In any case, you don't like employers who eliminate based on a single point of
information, so you must not like an employer who eliminates candidates only
because their current salary is well over the available funding. That doesn't
sound like you like their use of that information.

And that signal level is going to be lousy. The primary signal is the job
roles/work experience. I can't see salary adding much useful information. In
some areas, like government, salary is closely tied to one's job position,
with only some variability based on skill level. There's almost no information
there in the first place, much less something that's easy to disentangle.

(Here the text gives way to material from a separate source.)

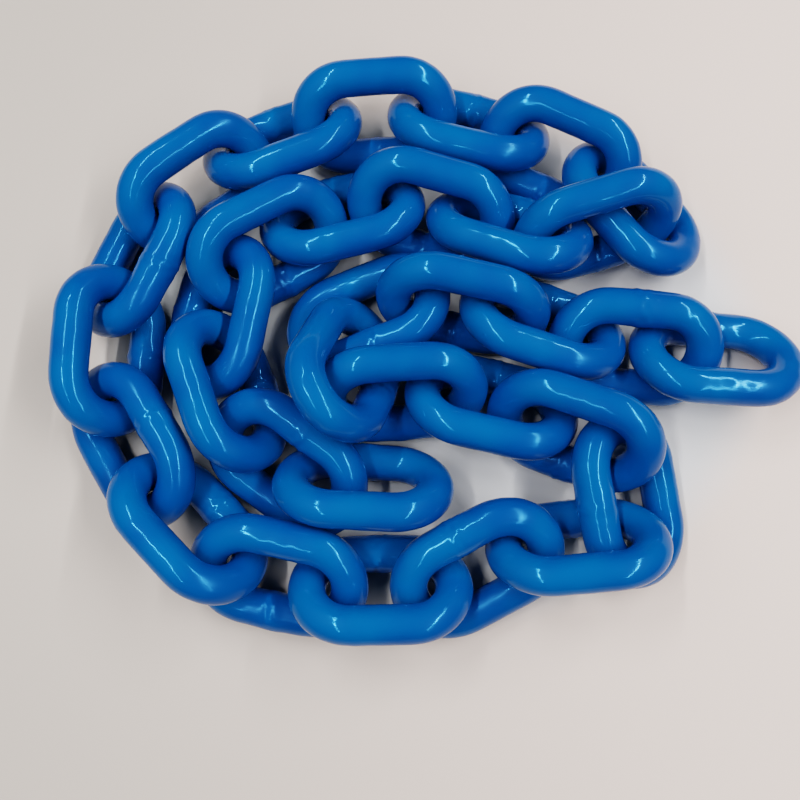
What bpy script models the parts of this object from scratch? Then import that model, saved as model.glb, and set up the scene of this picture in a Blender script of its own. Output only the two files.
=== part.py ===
"""A heap of short-link lifting chain with a thick smooth coating, laid in a flat spiral.

Every link is the same welded link, closed through its neighbours, so the heap is one
chain from the free end at the right to the free end in the middle. Metres, +Z up, the
floor at z = 0, and the origin under the middle of the heap.
"""

import math

import bmesh
import bpy
import numpy as np
from mathutils import Euler, Vector

MM = 0.001

# The link: ten millimetre chain with its coating on.
ROD_D = 10.6          # coated rod
BEND_R = 12.0         # centre line of the half-round ends
LEG_LENGTH = 16.4     # straight part of each leg
LEG_HALF = LEG_LENGTH / 2
JOINT_GAP = 0.4       # between the round rods where two links bear on each other

# The faceted rod.
SIDES = 12            # facets round the rod, their corners on the round rod
BEND_STEPS = 8        # facets along each half-round end

# The seat of one link on the next.
FINE_BEND_STEPS = 16  # points along a bend, and along a leg, where distances are measured
FINE_LEG_STEPS = 8
NEAR = 62.0           # links whose middles are further apart than this never meet
SWEEPS = 240
STEP_LIMIT = 0.4      # the furthest that a link slides in one step
SHARE = 0.45          # part of each error put right in one step
MIN_SLOPE = 0.04      # below it one rod lies over the other, and sliding doesn't part them
TINY = 1e-9

# The coating.
COATING_COLOUR = (0.003, 0.14, 0.48, 1.0)
COATING_ROUGHNESS = 0.16

# How the links lie, from the free end at the right to the free end in the middle.
# x and y place the middle of the link in plan, in millimetres. The heading turns its
# length from +X, the lean raises its left leg (or its right leg, when negative) and the
# tip raises its leading end, all in degrees.
LINKS = (
    # x, y, heading, lean, tip
    (92.0, 10.5, 177, 33, 3),
    (68.5, 13.0, 174, -34, -2),
    (42.0, 19.5, 163, 38, 6),
    (18.0, 24.5, 169, -67, 6),
    (-9.5, 23.5, -161, 23, -11),
    (-14.5, 5.5, -108, -35, 40),
    (0.0, -1.0, 4, 56, -2),
    (26.5, -3.5, -13, -37, -1),
    (49.0, -12.0, -21, 52, 11),
    (65.0, -30.5, -80, -27, -9),
    (49.5, -43.5, -175, 52, -3),
    (22.0, -50.0, -152, -31, -9),
    (-5.0, -55.0, -179, 40, 1),
    (-33.0, -52.0, 168, -34, -1),
    (-58.0, -38.0, 135, 48, -2),
    (-76.0, -15.5, 122, -34, -2),
    (-83.0, 12.0, 90, 50, -1),
    (-78.0, 40.0, 66, -36, 2),
    (-60.0, 62.5, 39, 49, -4),
    (-35.5, 78.0, 21, -37, 2),
    (-7.5, 85.0, 5, 50, -1),
    (21.5, 82.5, -15, -36, 0),
    (48.5, 73.0, -25, 39, -1),
    (70.5, 56.5, -53, -30, 3),
    (58.0, 48.5, -165, -66, -7),
    (32.0, 48.0, 156, 40, -16),
    (9.5, 54.5, 165, -44, 4),
    (-17.0, 54.0, -167, 32, -3),
    (-38.5, 44.0, -149, -43, 7),
    (-52.5, 22.5, -101, 31, -3),
    (-49.0, 0.0, -69, -50, 4),
    (-32.0, -20.5, -36, 30, -4),
    (-10.0, -27.0, -3, -51, 0),
)


def centre_line(bend_steps, leg_steps=1):
    """Points along the middle of the rod with their outward directions, in the link's plane."""
    points = []
    for end in (1, -1):
        for k in range(bend_steps + 1):
            turn = math.pi * (k / bend_steps - 0.5) + (0 if end == 1 else math.pi)
            out = (math.cos(turn), math.sin(turn))
            middle = end * LEG_HALF
            points.append((middle + BEND_R * out[0], BEND_R * out[1], out[0], out[1]))
        for k in range(1, leg_steps):
            along = end * LEG_HALF * (1 - 2 * k / leg_steps)
            points.append((along, end * BEND_R, 0.0, float(end)))
    return np.array(points)


def rod_corners(lean):
    """Corners of the faceted rod in millimetres, ring by ring, about the link's middle.

    The link's length is along X. The facets are turned so that one of them is level
    under the low leg when the link leans by that many degrees.
    """
    down = -(math.pi / 2 - math.radians(abs(lean)))
    turns = [down + (side + 0.5) * 2 * math.pi / SIDES for side in range(SIDES)]
    rings = []
    for x, y, out_x, out_y in centre_line(BEND_STEPS):
        ring = []
        for turn in turns:
            out = ROD_D / 2 * math.cos(turn)
            rise = ROD_D / 2 * math.sin(turn)
            ring.append(Vector((x + out * out_x, y + out * out_y, rise)))
        rings.append(ring)
    return rings


def link_mesh(name, lean):
    """One closed link about its own middle."""
    mesh = bmesh.new()
    rings = [[mesh.verts.new(corner * MM) for corner in ring] for ring in rod_corners(lean)]
    for ring, following in zip(rings, rings[1:] + rings[:1]):
        for side in range(SIDES):
            after = (side + 1) % SIDES
            mesh.faces.new((ring[side], following[side], following[after], ring[after]))
    bmesh.ops.recalc_face_normals(mesh, faces=mesh.faces)
    data = bpy.data.meshes.new(name)
    mesh.to_mesh(data)
    mesh.free()
    data.shade_smooth()
    return data


def turned(row):
    """The rotation of one link, from its heading, lean and tip."""
    heading, lean, tip = (math.radians(value) for value in row[2:])
    return Euler((lean, -tip, heading), "XYZ")


class Lay:
    """The rod's centre line of every link as it lies, in millimetres."""

    def __init__(self):
        line = centre_line(FINE_BEND_STEPS, FINE_LEG_STEPS)
        flat = np.column_stack([line[:, :2], np.zeros(len(line))])
        self.turns = [np.array(turned(row).to_matrix()) for row in LINKS]
        self.lines = [flat @ turn.T for turn in self.turns]
        self.middles = np.array([(row[0], row[1], 0.0) for row in LINKS])
        for number, row in enumerate(LINKS):
            self.middles[number, 2] = rest_height(row)

    def nearest(self, one, other):
        """The closest approach of one link's line to another's, and the way between them."""
        points = self.lines[one] + self.middles[one] - self.middles[other]
        local = points @ self.turns[other]
        along = np.clip(local[:, 0], -LEG_HALF, LEG_HALF)
        across = np.column_stack([local[:, 0] - along, local[:, 1]])
        reach = np.maximum(np.linalg.norm(across, axis=1), TINY)
        across *= (1 - BEND_R / reach)[:, None]
        away = np.column_stack([across, local[:, 2]])
        distance = np.linalg.norm(away, axis=1)
        best = int(np.argmin(distance))
        return distance[best], self.turns[other] @ away[best] / distance[best]

    def contact(self, one, other):
        """The closest approach of two links, pointing from the second to the first."""
        first, way = self.nearest(one, other)
        second, back = self.nearest(other, one)
        return (first, way) if first <= second else (second, -back)

    def pairs(self):
        """Every two links near enough to meet."""
        count = len(LINKS)
        for one in range(count):
            for other in range(one + 1, count):
                apart = self.middles[one, :2] - self.middles[other, :2]
                if np.linalg.norm(apart) < NEAR:
                    yield one, other


def rest_height(row):
    """Height of a link's middle when its lowest facet or corner is on the floor."""
    turn = turned(row).to_matrix()
    return -min((turn @ corner).z for ring in rod_corners(row[3]) for corner in ring)


def seated():
    """Middles of the links after each has slid in plan until its ends bear on its neighbours.

    A joint that is open is drawn up to JOINT_GAP, and any two rods that are closer than
    that are parted. Heights and turns stay as they are.
    """
    lay = Lay()
    wanted = ROD_D + JOINT_GAP
    pairs = list(lay.pairs())
    for _ in range(SWEEPS):
        for one, other in pairs:
            distance, way = lay.contact(one, other)
            error = wanted - distance
            if error < 0 and other != one + 1:
                continue
            level = way[:2]
            slope = float(level @ level)
            if slope < MIN_SLOPE:
                continue
            slide = SHARE * error * level / slope
            size = float(np.linalg.norm(slide))
            if size > STEP_LIMIT:
                slide *= STEP_LIMIT / size
            lay.middles[one, :2] += slide / 2
            lay.middles[other, :2] -= slide / 2
    return lay.middles


def coating():
    material = bpy.data.materials.new("blue_coating")
    material.use_nodes = True
    shader = material.node_tree.nodes["Principled BSDF"]
    shader.inputs["Base Color"].default_value = COATING_COLOUR
    shader.inputs["Roughness"].default_value = COATING_ROUGHNESS
    shader.inputs["Metallic"].default_value = 0.0
    material.diffuse_color = COATING_COLOUR
    return material


def clear_scene():
    for thing in list(bpy.data.objects):
        bpy.data.objects.remove(thing, do_unlink=True)


def main():
    clear_scene()
    material = coating()
    links = []
    for number, (row, middle) in enumerate(zip(LINKS, seated()), start=1):
        name = f"link_{number:02d}"
        link = bpy.data.objects.new(name, link_mesh(name, row[3]))
        link.data.materials.append(material)
        link.rotation_euler = turned(row)
        link.location = Vector(middle) * MM
        bpy.context.scene.collection.objects.link(link)
        links.append(link)
    bpy.context.view_layer.update()
    corners = np.array([link.matrix_world @ v.co for link in links for v in link.data.vertices])
    low, high = corners.min(axis=0), corners.max(axis=0)
    shift = Vector(((low[0] + high[0]) / 2, (low[1] + high[1]) / 2, low[2]))
    for link in links:
        link.location -= shift


main()
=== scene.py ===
"""A heap of short-link lifting chain under a thick, glossy blue coating, on a pale floor.

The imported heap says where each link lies. Here each one is drawn again as a round rod with
the marks of its making: eased bends, a butt weld with its upset and trimmed flash at the
middle of one leg, and a coating that flowed and pooled a little before it set.
"""

import math

import bpy
import numpy as np
from bpy.props import FloatProperty, FloatVectorProperty, PointerProperty
from bpy.types import Operator, Panel, PropertyGroup
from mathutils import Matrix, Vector


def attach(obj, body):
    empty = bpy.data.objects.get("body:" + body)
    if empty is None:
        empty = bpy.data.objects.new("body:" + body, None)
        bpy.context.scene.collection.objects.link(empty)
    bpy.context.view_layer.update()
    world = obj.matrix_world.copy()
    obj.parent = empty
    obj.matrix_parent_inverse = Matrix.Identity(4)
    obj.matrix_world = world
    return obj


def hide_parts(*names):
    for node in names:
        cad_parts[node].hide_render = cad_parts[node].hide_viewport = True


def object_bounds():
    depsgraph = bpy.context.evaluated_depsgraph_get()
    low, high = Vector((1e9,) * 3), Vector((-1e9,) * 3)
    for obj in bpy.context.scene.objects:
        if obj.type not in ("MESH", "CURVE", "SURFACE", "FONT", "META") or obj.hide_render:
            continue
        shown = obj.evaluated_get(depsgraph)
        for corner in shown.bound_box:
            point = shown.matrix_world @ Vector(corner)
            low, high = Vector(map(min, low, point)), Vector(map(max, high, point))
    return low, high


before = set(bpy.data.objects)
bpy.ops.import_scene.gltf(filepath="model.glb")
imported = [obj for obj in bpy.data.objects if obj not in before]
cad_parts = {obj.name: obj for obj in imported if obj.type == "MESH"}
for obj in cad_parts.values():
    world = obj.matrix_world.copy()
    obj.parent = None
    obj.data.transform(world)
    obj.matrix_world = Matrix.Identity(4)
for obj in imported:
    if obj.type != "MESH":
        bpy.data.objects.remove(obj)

bl_info = {
    "name": "Coated Lifting Chain Heap",
    "version": (1, 0, 0),
    "blender": (4, 5, 0),
    "location": "View3D > Sidebar > Chain",
    "description": "Draws a heap of coated short-link lifting chain on a studio floor",
    "category": "Object",
}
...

It would also say that Lilly Ledbetter wasn't as successful at her job as her
male counterparts, because she was paid less, even though the reason she was
paid less was due to 1) discrimination on the basis of sex, and 2) a policy of
not revealing salary information.

If someone wins the startup lottery then spends the next few years working
part-time to spend the rest of the time working on Linux kernel development,
then said employer will regard the person as being unsuccessful, because
options aren't part of the salary information.

At another friend's startup, the employees took a pay cut for a year, to help
with cashflow problems while they did a pivot. That didn't work, so they
looked for new jobs. Again, your supposed signal would indicate that those
employees must each be individually unsuccessful.

Sure, asking a job candidate about marital status, or children, or where the
candidate goes to church is not "unethical in and of itself." But these are
not standalone questions completely uncoupled from the interview process, so
your idea of splitting is apart is somewhat ridiculous.

Again, I say that all salary and income information should be public. Then all
sides will have an idea of what the market is like. The salaries for
government employees in the US are public, as are all the salaries in some
countries, so it's not like keeping this information secret is essential for
the organization's well-being.